## SHORT PROBLEM
Beginning with the first line of the data below, reproduce every line unchanged, ending with the line that holds "wasm.setup();".

[Stored items from a collection]
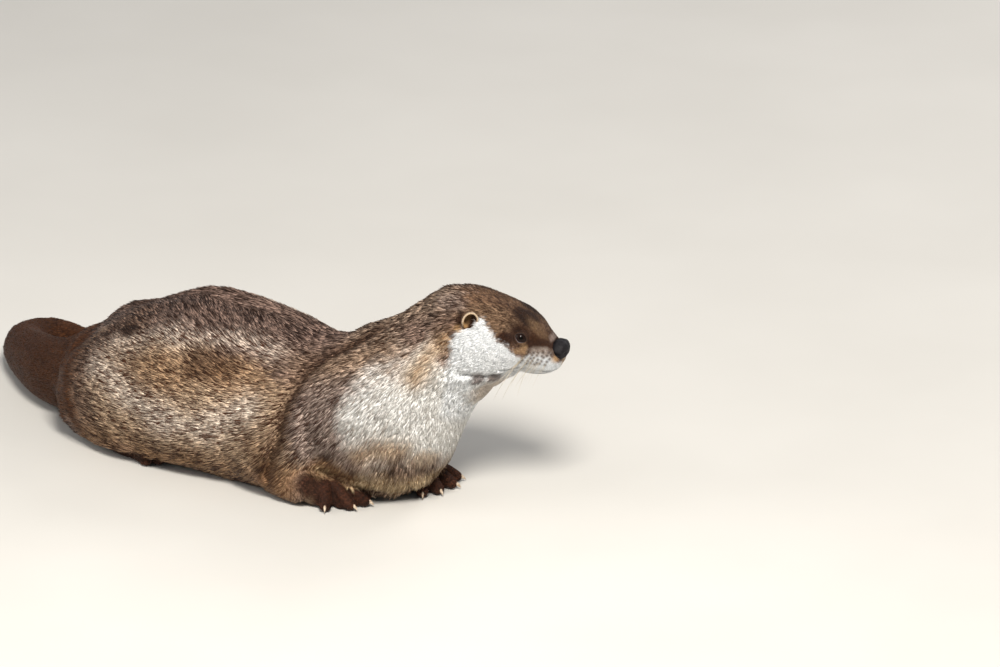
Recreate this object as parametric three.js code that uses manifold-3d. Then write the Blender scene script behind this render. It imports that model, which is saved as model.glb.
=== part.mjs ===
// A North American river otter at life size, lying on its belly with its forepaws in front, its
// head raised and turned a little to its left, and its tail curled round behind its left flank.
//
// Millimetres. +X runs forward along the trunk, +Y to the animal's left, +Z up, and the floor is
// z = 0. The shape is a field of named masses, as a sculptor builds a body up from lumps of clay.
// A lathed tube is laid along each spine and its skin is moved out to the surface of that field.
// The outline is that of the coat, out to the tips of the fur.

import * as THREE from 'three';
import { mergeVertices } from 'three/addons/utils/BufferGeometryUtils.js';
import Module from 'manifold-3d';

const wasm = await Module();
wasm.setup();

// ---------------------------------------------------------------- driving dimensions

const GAP = 0.3; // clear space between two neighbouring solids
const WELL = 0.6; // clear space round a foot
const FLOOR = 0; // level that the belly, feet and tail rest on

// Middle line of the body from the tip of the tail to the base of the neck.
const SPINE = {
  tailTip: [-172, 138, 5],
  tailInner: [-222, 142, 8],
  tailCurl: [-272, 150, 11],
  tailBend: [-314, 145, 15],
  tailOuter: [-312, 101, 18],
  tailMiddle: [-256, 54, 25],
  tailThick: [-198, 24, 35],
  tailRoot: [-150, 16, 50],
  hips: [-96, 14, 66],
  loin: [-14, 16, 74],
  ribs: [62, 11, 76],
  shoulders: [128, 10, 80],
  neck: [198, 24, 106],
};
const TAIL_RADIUS = { tip: 6, root: 40, taper: 1.35 };

// Masses of the body: centre, half sizes, and where one is turned, its yaw and pitch in degrees.
const MASSES = {
  rump: [[-98, 14, 58], [66, 74, 76]],
  loins: [[-14, 12, 65], [116, 97, 88]],
  ribcage: [[62, 8, 66], [84, 81, 77]],
  shoulders: [[116, 8, 72], [58, 66, 66], [6, 15]],
  breast: [[176, 18, 72], [66, 66, 72], [14, 25]],
};
const NECK = { from: [172, 16, 86], to: [248, 41, 153], base: 65, top: 47 };
const HAUNCH = { centre: [-86, 14, 46], out: 50, half: [58, 33, 50], yaw: 8 };
const HOCK = { top: 62, low: 19, high: 22 };
const UPPER_ARM = { lift: 26, shoulder: 30, elbow: 24 };
const FILLET = { body: 30, neck: 18, skull: 10, foot: 7, nose: 5 };

// Head: the point midway between the ears, how the skull is turned, and where its features sit,
// given as [forward, left, up] from that point.
const HEAD = {
  centre: [263, 45, 182],
  yaw: 20.5,
  pitch: -13,
  roll: 2.5,
  nape: [-12, 0, -38],
  eye: [44.2, 21.5, 1.6],
  ear: { right: [-4.5, 29.6, 10.8], left: [-6, 30, 6.5] },
  nose: [79, 0, -6.3],
};
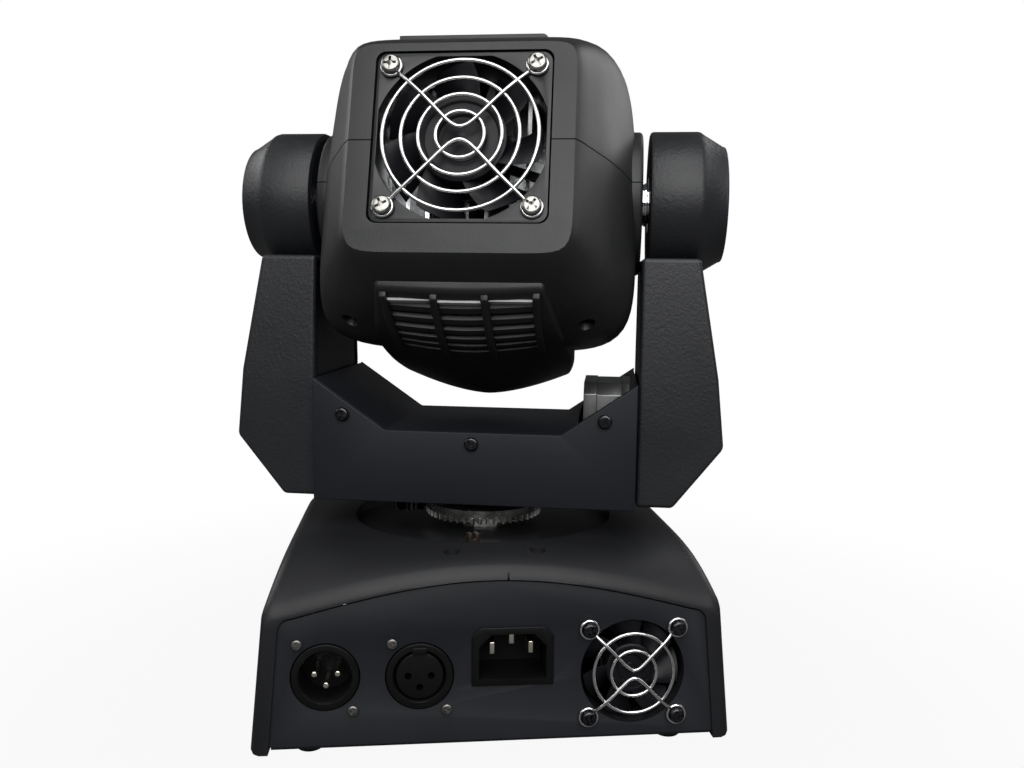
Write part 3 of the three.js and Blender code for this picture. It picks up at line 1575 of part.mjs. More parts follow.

## TASK SOLUTION
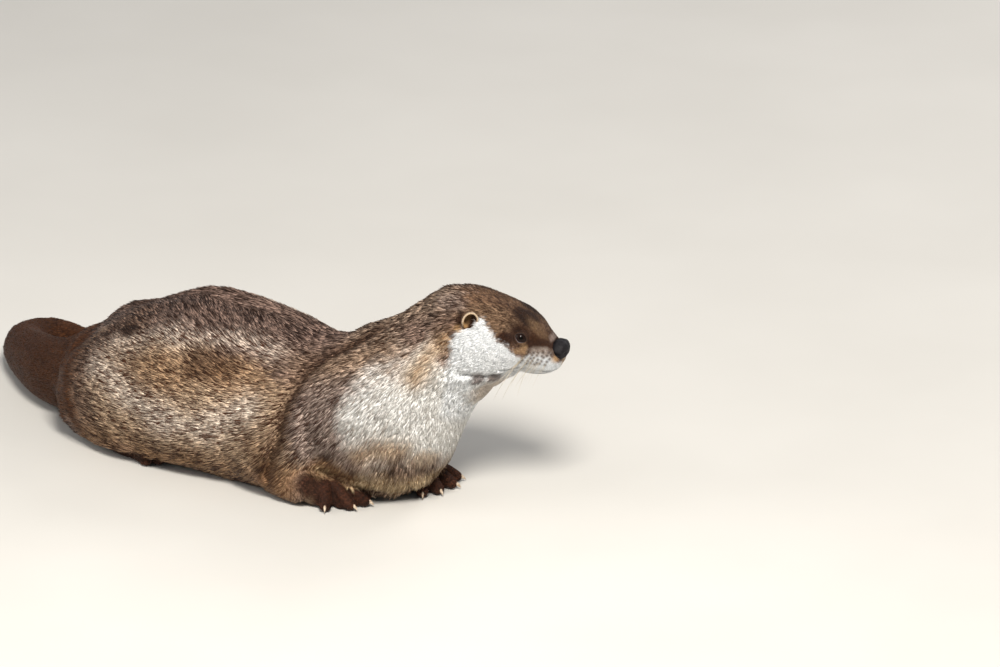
Recreate this object as parametric three.js code that uses manifold-3d. Then write the Blender scene script behind this render. It imports that model, which is saved as model.glb.
=== part.mjs ===
// A North American river otter at life size, lying on its belly with its forepaws in front, its
// head raised and turned a little to its left, and its tail curled round behind its left flank.
//
// Millimetres. +X runs forward along the trunk, +Y to the animal's left, +Z up, and the floor is
// z = 0. The shape is a field of named masses, as a sculptor builds a body up from lumps of clay.
// A lathed tube is laid along each spine and its skin is moved out to the surface of that field.
// The outline is that of the coat, out to the tips of the fur.

import * as THREE from 'three';
import { mergeVertices } from 'three/addons/utils/BufferGeometryUtils.js';
import Module from 'manifold-3d';

const wasm = await Module();
wasm.setup();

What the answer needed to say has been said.